▸ Dataset excerpt:
----

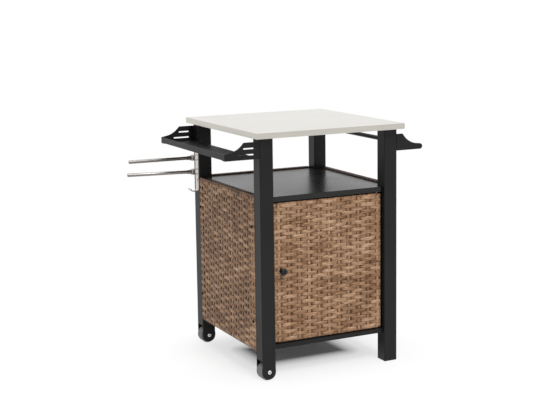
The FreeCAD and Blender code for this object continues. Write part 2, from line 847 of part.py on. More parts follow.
def side_bracket(corners, side_x, side_y, top, bottom, slots):
    """Folded bracket: a shaped plate level with the leg's end face and a flange on its side."""
    sheet = plate(corners, bracket_gauge)
    for slot in slots:
        sheet = sheet.cut(plate(slot, bracket_gauge))
    flange = block((0, bracket_gauge), (0, bracket_flange), (bottom, top))
    for height in bracket_bolt_heights:
        bolt_y = leg_outer_y - abs(bracket_bolt_y(side_y))
        flange = flange.cut(rod(V(0, bolt_y, height), X_AXIS, bolt_radius, bracket_gauge))
    bracket = sheet.fuse(flange).removeSplitter()
    fold = [e for e in edges_along(bracket, Z_AXIS)
            if e.BoundBox.XMax < tolerance and e.BoundBox.YMax < tolerance]
    bracket = bracket.makeFillet(bracket_fold_round, fold)
    return placed_bracket(bracket, side_x, side_y)


def placed_bracket(bracket, side_x, side_y):
    """Bracket built for the right front corner, mirrored to its own corner."""
    placed = bracket.copy()
    placed.translate(V(leg_outer_x, -leg_outer_y, 0))
    if side_x < 0:
        placed = placed.mirror(V(0, 0, 0), X_AXIS)
    if side_y > 0:
        placed = placed.mirror(V(0, 0, 0), Y_AXIS)
    return placed


def slot_outline(start, end, height):
    radius = slot_height / 2
    low = height - radius
    high = height + radius
    almost = radius * nearly_whole
    return [(start, low, almost), (end, low, almost), (end, high, almost), (start, high, almost)]


def tray_bracket(side_y):
    """End plate of the tray, swept down to the lip, with two slots for hooks."""
    corners = [
        (0, tray_bottom, 0),
        (tray_reach, tray_bottom, bracket_gauge),
        (tray_reach, tray_lip_top, bracket_gauge),
        (tray_curve_reach, worktop_bottom - tray_curve_drop, tray_curve_radius),
        (tray_shoulder, tray_bracket_top, bracket_corner),
        (0, tray_bracket_top, 0),
    ]
    slots = [slot_outline(slot_inset, upper_slot_end, worktop_bottom - upper_slot_drop),
             slot_outline(slot_inset, lower_slot_end, worktop_bottom - lower_slot_drop)]
    bracket = side_bracket(corners, -1, side_y, tray_bracket_top, tray_bottom, slots)
    ledge_y = sorted((side_y * (leg_outer_y - bracket_gauge), side_y * (leg_outer_y - bracket_flange)))
    ledge_x = (-leg_outer_x - tray_reach + sheet_gauge + fit_gap, -leg_outer_x - bracket_gauge)
    ledge = block(ledge_x, ledge_y, (tray_bottom, tray_bottom + bracket_gauge))
    return bracket.fuse(ledge).removeSplitter()


def side_tray():
    """Bent sheet: a flat floor from the legs outwards and an upturned outer lip."""
    y = leg_outer_y - bracket_gauge
    floor_low = tray_bottom + bracket_gauge
    inner_x = -leg_outer_x - bracket_gauge - fit_gap
    path = [
        (inner_x, floor_low, 0),
        (-leg_outer_x - tray_reach, floor_low, sheet_gauge),
        (-leg_outer_x - tray_reach, tray_lip_top, 0),
    ]
    tray = bent_strip(path, -sheet_gauge, 2 * y)
    return moved(tray, 0, -y)


def bracket_bolts(side_x):
    bolts = []
    for side_y in (-1, 1):
        for height in bracket_bolt_heights:
            place = V(side_x * (leg_outer_x + bracket_gauge), bracket_bolt_y(side_y), height)
            bolts.append(screw(place, V(side_x, 0, 0), bolt_head_radius, bolt_head_height,
                               bolt_radius, bolt_length))
    return Part.makeCompound(bolts)


def handle_bracket(side_y):
    """Arm of the towel handle, swept out and rounded about the bar."""
    bottom = handle_bar_height - handle_tip_radius
    tip = handle_bar_reach + handle_tip_radius
    almost = handle_tip_radius * nearly_whole
    corners = [
        (0, bottom, 0),
        (tip, bottom, almost),
        (tip, handle_bar_height + handle_tip_radius, almost),
        (handle_curve_reach, worktop_bottom - handle_curve_drop, handle_curve_radius),
        (handle_shoulder, handle_bracket_top, bracket_corner),
        (0, handle_bracket_top, 0),
    ]
    return side_bracket(corners, 1, side_y, handle_bracket_top, bottom, [])


def handle_bar():
    """Tube welded between the two handle brackets."""
    half = leg_outer_y - bracket_gauge
    start = V(leg_outer_x + handle_bar_reach, -half, handle_bar_height)
    bar = rod(start, Y_AXIS, handle_bar_radius, 2 * half)
    return bar.cut(rod(start, Y_AXIS, handle_bar_radius - handle_bar_wall, 2 * half))


def hanger_plate():
    """Strip with a hook bent at its foot and two pairs of tabs for the swivel arms."""
    face = -leg_outer_x
    path = [
        (face, hanger_top, 0),
        (face, hanger_bottom, hanger_bend),
        (face - hanger_hook_reach, hanger_bottom, hanger_bend),
        (face - hanger_hook_reach, hanger_bottom + hanger_hook_rise, 0),
    ]
    strip = moved(bent_strip(path, -hanger_gauge, hanger_width), 0, arm_pivot_y - hanger_width / 2)
    corners = [e for e in edges_along(strip, X_AXIS) if e.BoundBox.ZMin > hanger_top - tolerance]
    strip = strip.makeFillet(bracket_corner, corners)
    for height in arm_heights:
        for low in (height - pivot_gap() / 2 - tab_gauge, height + pivot_gap() / 2):
            strip = strip.fuse(pivot_tab(low))
    for height in hanger_screw_heights:
        start = V(face - hanger_gauge, arm_pivot_y, height)
        strip = strip.cut(rod(start, X_AXIS, small_screw_radius, hanger_gauge))
    return strip.removeSplitter()


def pivot_gap():
    return 2 * collar_radius + 2 * turning_gap


def pivot_tab(low):
    """Tab with a round end about the pivot and a hole for the pin."""
    half = tab_width / 2
    root = -leg_outer_x - hanger_gauge
    tab = block((arm_pivot_x, root), (arm_pivot_y - half, arm_pivot_y + half), (low, low + tab_gauge))
    tab = tab.fuse(rod(V(arm_pivot_x, arm_pivot_y, low), Z_AXIS, half, tab_gauge)).removeSplitter()
    return tab.cut(rod(V(arm_pivot_x, arm_pivot_y, low), Z_AXIS, pivot_pin_radius, tab_gauge))


def pivot_pins():
    """Riveted pins through the tabs."""
    pins = []
    for height in arm_heights:
        reach = pivot_gap() / 2 + tab_gauge
        shank = rod(V(0, 0, -reach), Z_AXIS, pivot_pin_radius, 2 * reach)
        upper = moved(pan_head(pivot_head_radius, pivot_head_height), 0, 0, reach)
        lower = moved(laid_along(pan_head(pivot_head_radius, pivot_head_height), V(0, 0, -1)), 0, 0, -reach)
        pins.append(moved(shank.fuse([upper, lower]).removeSplitter(), arm_pivot_x, arm_pivot_y, height))
    return Part.makeCompound(pins)


def swung(shape, height, angle):
    """Arm piece built along -X from its pivot, swung to its rest angle and put in place."""
    return moved(shape, arm_pivot_x, arm_pivot_y, height, angle)


def arm_collar(height, angle):
    """Root of an arm: an eye on the pin and a socket for the rod."""
    outward = V(-1, 0, 0)
    eye = rod(V(0, 0, -collar_radius), Z_AXIS, pivot_eye_radius, 2 * collar_radius)
    socket = rod(V(-collar_start, 0, 0), outward, collar_radius, collar_length)
    collar = eye.fuse(socket).removeSplitter()
    collar = collar.cut(rod(V(0, 0, -collar_radius), Z_AXIS, pivot_pin_radius + running_clearance,
                            2 * collar_radius))
    end = collar_start + collar_length
    collar = collar.cut(rod(V(-end, 0, 0), X_AXIS, arm_spigot_radius, arm_in_collar))
    return swung(collar, height, angle)


def arm_rod(height, angle):
    """Rod turned down to a spigot where it enters its collar."""
    outward = V(-1, 0, 0)
    collar_end = collar_start + collar_length
    spigot = rod(V(arm_in_collar - collar_end, 0, 0), outward, arm_spigot_radius, arm_in_collar + arm_neck)
    shoulder = collar_end + arm_neck
    bar = rod(V(-shoulder, 0, 0), outward, arm_radius, arm_reach - arm_cap_thickness - shoulder)
    return swung(spigot.fuse(bar).removeSplitter(), height, angle)


def arm_cap(height, angle):
    """Rounded cap that closes the free end of a rod."""
    cap = laid_along(pan_head(arm_radius, arm_cap_thickness), V(-1, 0, 0))
    cap.translate(V(-(arm_reach - arm_cap_thickness), 0, 0))
    return swung(cap, height, angle)


def hanger_screws():
    face = -leg_outer_x - hanger_gauge
    return Part.makeCompound([small_screw(V(face, arm_pivot_y, height), V(-1, 0, 0))
                              for height in hanger_screw_heights])


def build():
    """Every sub-part by name."""
    tabs, panel_bolts = panel_fixings()
    door_frame, door_weave = door_pieces()
    parts = {
        "leg_front_left": forked_leg(-1),
        "leg_back_left": forked_leg(1),
        "leg_front_right": plain_leg(-1),
        "leg_back_right": plain_leg(1),
        "leg_top_plates": leg_top_plates(),
        "foot_cap_front": foot_cap(-1),
        "foot_cap_back": foot_cap(1),
        "wheel_front_tyre": wheel_tyre(-1),
        "wheel_front_hub": wheel_hub(-1),
        "wheel_back_tyre": wheel_tyre(1),
        "wheel_back_hub": wheel_hub(1),
        "axle_bolt_front": axle_bolt(-1),
        "axle_bolt_back": axle_bolt(1),
        "axle_nuts": axle_nuts(),
        "wheel_spacers": wheel_spacers(),
        "worktop_skin": worktop_skin(),
        "worktop_core": worktop_core(),
        "worktop_screws": worktop_screws(),
        "shelf_plate": shelf_plate(),
        "shelf_screws": Part.makeCompound(shelf_screw_shapes(False)),
        "cabinet_floor": floor_plate(),
        "front_rail": front_rail(),
        "back_rail": back_rail(),
        "panel_tabs": tabs,
        "panel_bolts": panel_bolts,
        "door_frame": door_frame,
        "door_weave": door_weave,
        "door_knob": door_knob(),
        "knob_screw": knob_screw(),
        "door_strike_plate": strike_plate(),
        "hinge_pins": hinge_pins(),
        "hinge_bracket": hinge_bracket(),
        "hinge_bushes": hinge_bushes(),
        "magnet_catch": magnet_catch(),
        "side_tray": side_tray(),
        "tray_bracket_front": tray_bracket(-1),
        "tray_bracket_back": tray_bracket(1),
        "tray_bolts": bracket_bolts(-1),
        "handle_bar": handle_bar(),
        "handle_bracket_front": handle_bracket(-1),
        "handle_bracket_back": handle_bracket(1),
        "handle_bolts": bracket_bolts(1),
        "hanger_plate": hanger_plate(),
        "hanger_screws": hanger_screws(),
        "pivot_pins": pivot_pins(),
    }
    for name, (width, turn, x, y) in panel_places.items():
        parts[name + "_frame"], parts[name + "_weave"] = bolted_panel(width, turn, x, y)
    for name, height, angle in zip(("lower_arm", "upper_arm"), arm_heights, arm_angles):
        parts[name + "_rod"] = arm_rod(height, angle)
        parts[name + "_collar"] = arm_collar(height, angle)
        parts[name + "_cap"] = arm_cap(height, angle)
    return parts


def export(parts):
    """Write each sub-part, moved so that the origin is below the middle of the whole cart."""
    os.makedirs("parts", exist_ok=True)
    for name, shape in parts.items():
        placed = shape.copy()
        placed.translate(V(centre_shift, 0, 0))
        placed.exportStep("parts/" + name + ".step")


export(build())
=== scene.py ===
import json
import math

import bpy
import numpy as np
from mathutils import Matrix, Vector


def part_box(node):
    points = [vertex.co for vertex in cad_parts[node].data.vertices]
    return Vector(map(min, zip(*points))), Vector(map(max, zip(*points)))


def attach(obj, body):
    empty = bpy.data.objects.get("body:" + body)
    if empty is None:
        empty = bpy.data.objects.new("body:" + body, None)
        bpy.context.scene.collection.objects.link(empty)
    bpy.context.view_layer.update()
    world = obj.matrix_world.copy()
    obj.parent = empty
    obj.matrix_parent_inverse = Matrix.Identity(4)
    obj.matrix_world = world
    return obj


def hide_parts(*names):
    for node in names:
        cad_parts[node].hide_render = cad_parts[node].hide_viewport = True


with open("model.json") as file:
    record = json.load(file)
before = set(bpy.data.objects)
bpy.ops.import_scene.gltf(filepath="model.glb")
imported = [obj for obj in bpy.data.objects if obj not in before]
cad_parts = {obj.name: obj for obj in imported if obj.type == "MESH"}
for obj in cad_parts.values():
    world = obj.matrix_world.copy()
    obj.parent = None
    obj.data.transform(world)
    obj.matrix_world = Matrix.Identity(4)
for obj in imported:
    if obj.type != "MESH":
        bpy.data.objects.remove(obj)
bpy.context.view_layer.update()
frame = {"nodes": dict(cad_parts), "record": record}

# Grill cart with storage. Metres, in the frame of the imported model: -Y is the door side,
# +X the handle side, +Z up. The woven panels are strand geometry; the rest keeps its solids.

MM = 0.001
random_numbers = np.random.default_rng(7)

# Camera, from the photograph's perspective; its place is in millimetres, with X from the
# middle of the legs
CAMERA_PLACE = (-1983.8, -3891.2, 1321.6)
CAMERA_YAW = math.radians(26.196)
CAMERA_PITCH = math.radians(-8.256)
CAMERA_ROLL = math.radians(-0.791)
CAMERA_FOCAL_PIXELS = 1225.2
CAMERA_RISE_PIXELS = 41.0
IMAGE_WIDTH = 550
SENSOR_WIDTH = 36.0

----

▸ Task details:
Reproduce exactly, please, only the lines from the start of the data above to the line that contains "(start, high, almost)]", with both ends kept.

▸ Answer below:
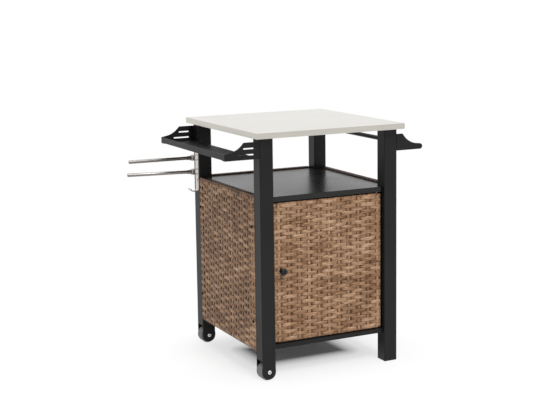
The FreeCAD and Blender code for this object continues. Write part 2, from line 847 of part.py on. More parts follow.
def side_bracket(corners, side_x, side_y, top, bottom, slots):
    """Folded bracket: a shaped plate level with the leg's end face and a flange on its side."""
    sheet = plate(corners, bracket_gauge)
    for slot in slots:
        sheet = sheet.cut(plate(slot, bracket_gauge))
    flange = block((0, bracket_gauge), (0, bracket_flange), (bottom, top))
    for height in bracket_bolt_heights:
        bolt_y = leg_outer_y - abs(bracket_bolt_y(side_y))
        flange = flange.cut(rod(V(0, bolt_y, height), X_AXIS, bolt_radius, bracket_gauge))
    bracket = sheet.fuse(flange).removeSplitter()
    fold = [e for e in edges_along(bracket, Z_AXIS)
            if e.BoundBox.XMax < tolerance and e.BoundBox.YMax < tolerance]
    bracket = bracket.makeFillet(bracket_fold_round, fold)
    return placed_bracket(bracket, side_x, side_y)


def placed_bracket(bracket, side_x, side_y):
    """Bracket built for the right front corner, mirrored to its own corner."""
    placed = bracket.copy()
    placed.translate(V(leg_outer_x, -leg_outer_y, 0))
    if side_x < 0:
        placed = placed.mirror(V(0, 0, 0), X_AXIS)
    if side_y > 0:
        placed = placed.mirror(V(0, 0, 0), Y_AXIS)
    return placed


def slot_outline(start, end, height):
    radius = slot_height / 2
    low = height - radius
    high = height + radius
    almost = radius * nearly_whole
    return [(start, low, almost), (end, low, almost), (end, high, almost), (start, high, almost)]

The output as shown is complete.